For the Allies though the heavy casualties did take their toll back home. Many towns and villages were forever changed as so-called 'Pals battalions', made up of people from the same area or profession, concentrated the losses in particular areas.

So, some of these towns are absolutely decimated by the Somme, almost everybody knows somebody if they haven't had a casualty themselves, they know somebody who has and it's normally somebody they personally know. They don't recruit Pals battalions after this it's just not worth it really.

Despite those casualties though, on the first day and beyond, the British soldiers and the British people remained entirely behind the war effort. This was in part thanks to propaganda films like the Battle of the Somme, a feature-length documentary shot within the trenches.

The Battle of Somme film was released really within weeks of the battle starting and it's seen by millions of people in Britain and people flock to this because it's their first chance to see something of what it is like to be a soldier on the Western Front. And of course that film the Battle of the Somme is one of the gems of the IWM collection.

Since then though the British public has started to have a different view of the events on the Somme. For many people it's an example of the so-called 'lions led by donkeys', generals who didn't care about the deaths of their own men. Although the horrendous losses on the first day of the Somme have never been surpassed, since the 1970s academics have started to form a different view of the battle.

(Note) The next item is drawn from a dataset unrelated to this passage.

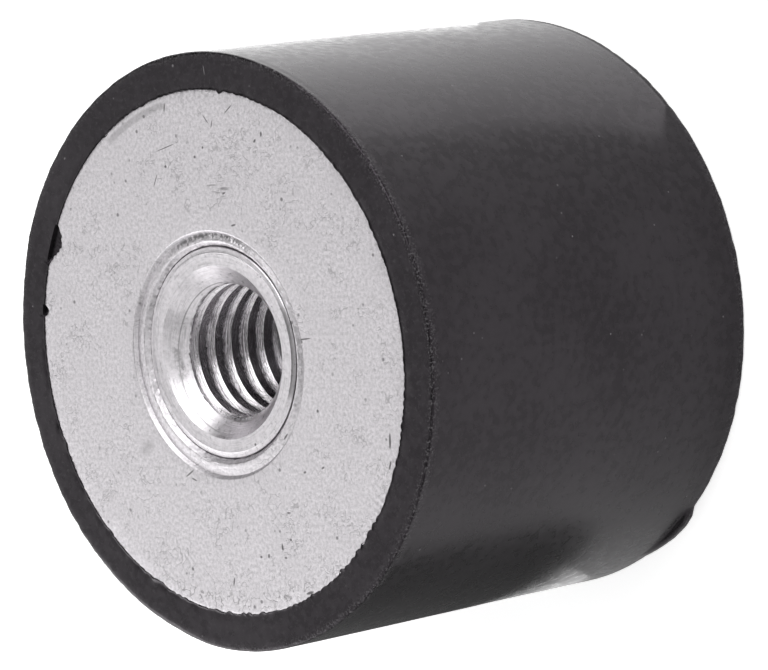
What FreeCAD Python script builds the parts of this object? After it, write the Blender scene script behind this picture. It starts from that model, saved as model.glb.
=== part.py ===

Okay, we don't have a successful decisive breakthrough as Haig was hoping but unfortunately, if you want to defeat the main enemy in the main theatre of war you have to wear down his ability to fight. That means both sides are going to take heavy casualties. We've just got this fixation with that first day and those 57,000 casualties and we really need to look at the other 141 days of this battle which will lead, ultimately, to Allied victory in 1918.